-- START --

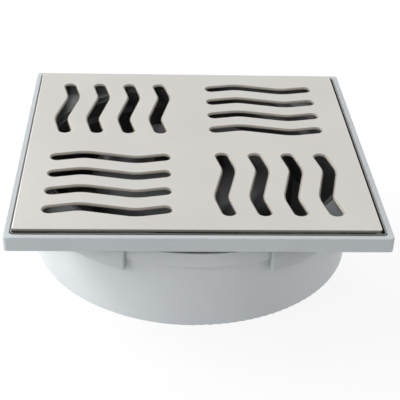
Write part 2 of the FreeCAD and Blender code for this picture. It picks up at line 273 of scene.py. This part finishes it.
def brushed_steel(name, colour):
    """Steel brushed along X."""
    material, tree, shader = new_material(name)
    along, across = 70.0, 5200.0
    grain = object_noise(tree, (along, across, across), detail=2.0, roughness=0.6)
    cloud = object_noise(tree, (28.0, 28.0, 28.0))
    bump = node(tree, "ShaderNodeBump", {"Height": grain, "Strength": 0.12, "Distance": 0.02 * MM})
    tree.links.new(tones(tree, cloud, colour, dark=0.97, light=1.02), shader.inputs["Base Color"])
    tree.links.new(spread(tree, grain, low=0.30, high=0.38), shader.inputs["Roughness"])
    tree.links.new(bump.outputs["Normal"], shader.inputs["Normal"])
    shader.inputs["Metallic"].default_value = 1.0
    return material


def cut_metal(name, colour, metallic, rough_low, rough_high):
    """Bare metal left by a punch or a shear: dull, with fine upright streaks."""
    material, tree, shader = new_material(name)
    streaks = object_noise(tree, (3500.0, 3500.0, 300.0), detail=2.0)
    bump = node(tree, "ShaderNodeBump", {"Height": streaks, "Strength": 0.15, "Distance": 0.03 * MM})
    tree.links.new(tones(tree, streaks, colour, dark=0.92, light=1.08), shader.inputs["Base Color"])
    tree.links.new(spread(tree, streaks, rough_low, rough_high), shader.inputs["Roughness"])
    tree.links.new(bump.outputs["Normal"], shader.inputs["Normal"])
    shader.inputs["Metallic"].default_value = metallic
    return material


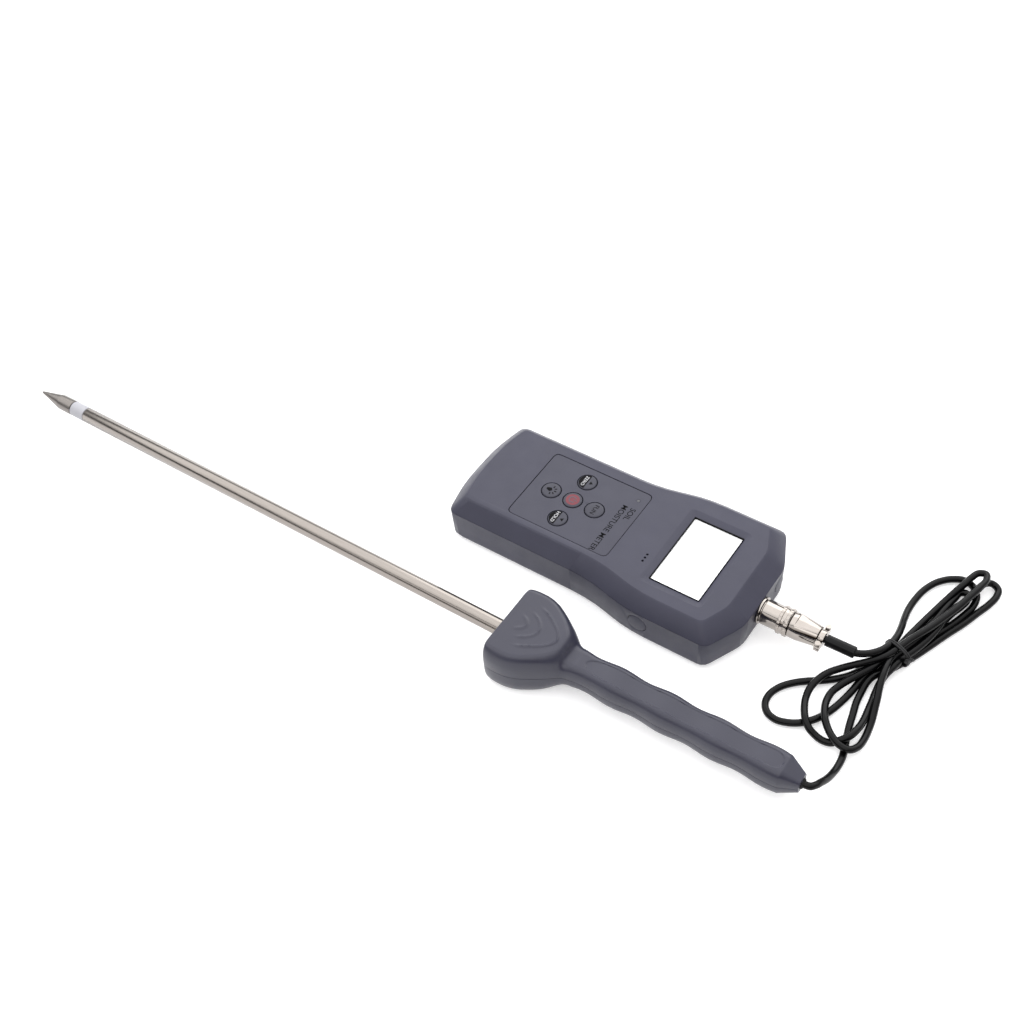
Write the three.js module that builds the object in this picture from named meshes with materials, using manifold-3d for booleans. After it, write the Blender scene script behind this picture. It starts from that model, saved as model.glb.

-- END --

Set down the material above again, word for word.

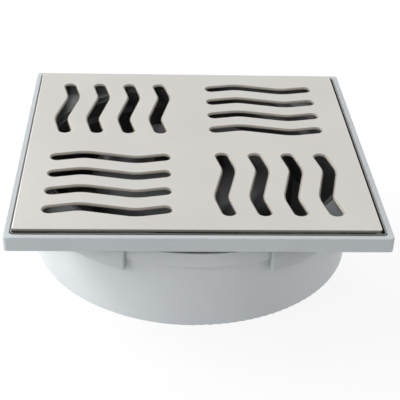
Write part 2 of the FreeCAD and Blender code for this picture. It picks up at line 273 of scene.py. This part finishes it.
def brushed_steel(name, colour):
    """Steel brushed along X."""
    material, tree, shader = new_material(name)
    along, across = 70.0, 5200.0
    grain = object_noise(tree, (along, across, across), detail=2.0, roughness=0.6)
    cloud = object_noise(tree, (28.0, 28.0, 28.0))
    bump = node(tree, "ShaderNodeBump", {"Height": grain, "Strength": 0.12, "Distance": 0.02 * MM})
    tree.links.new(tones(tree, cloud, colour, dark=0.97, light=1.02), shader.inputs["Base Color"])
    tree.links.new(spread(tree, grain, low=0.30, high=0.38), shader.inputs["Roughness"])
    tree.links.new(bump.outputs["Normal"], shader.inputs["Normal"])
    shader.inputs["Metallic"].default_value = 1.0
    return material


def cut_metal(name, colour, metallic, rough_low, rough_high):
    """Bare metal left by a punch or a shear: dull, with fine upright streaks."""
    material, tree, shader = new_material(name)
    streaks = object_noise(tree, (3500.0, 3500.0, 300.0), detail=2.0)
    bump = node(tree, "ShaderNodeBump", {"Height": streaks, "Strength": 0.15, "Distance": 0.03 * MM})
    tree.links.new(tones(tree, streaks, colour, dark=0.92, light=1.08), shader.inputs["Base Color"])
    tree.links.new(spread(tree, streaks, rough_low, rough_high), shader.inputs["Roughness"])
    tree.links.new(bump.outputs["Normal"], shader.inputs["Normal"])
    shader.inputs["Metallic"].default_value = metallic
    return material


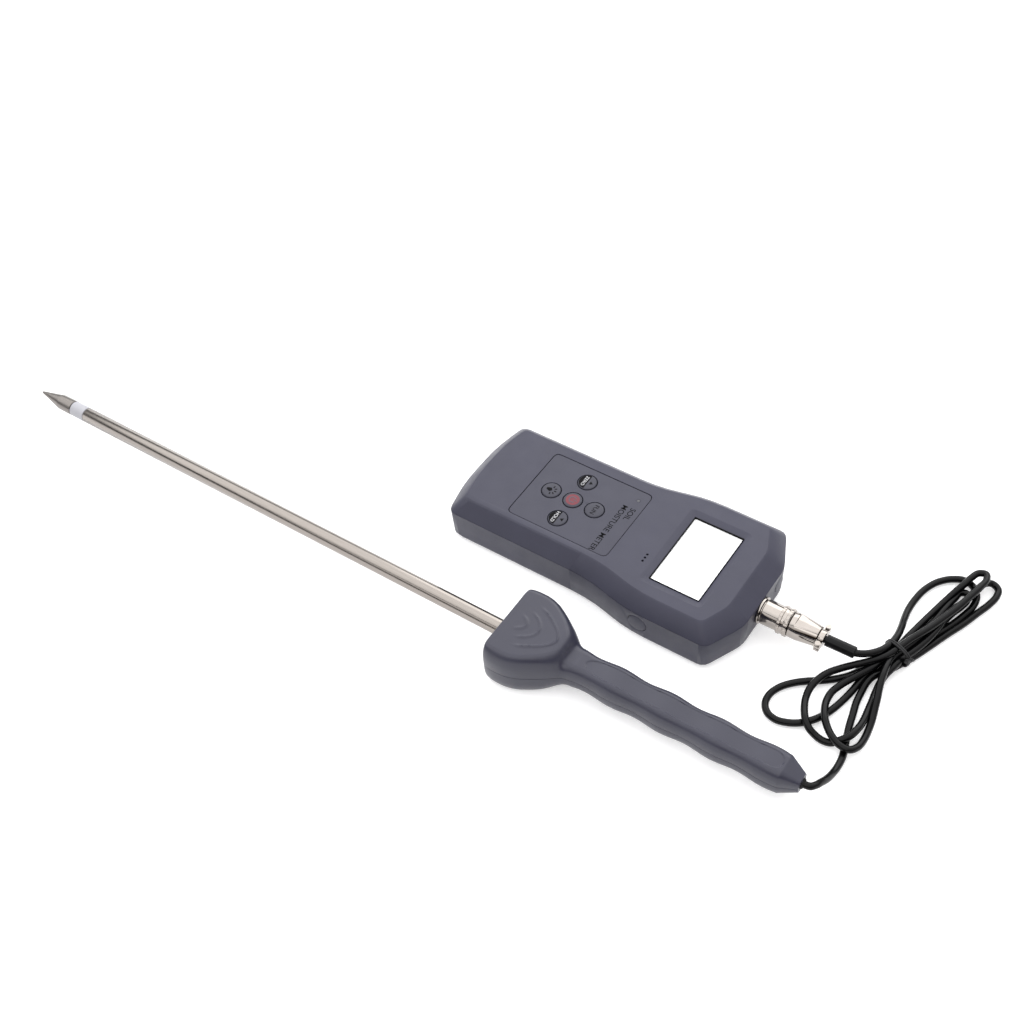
Write the three.js module that builds the object in this picture from named meshes with materials, using manifold-3d for booleans. After it, write the Blender scene script behind this picture. It starts from that model, saved as model.glb.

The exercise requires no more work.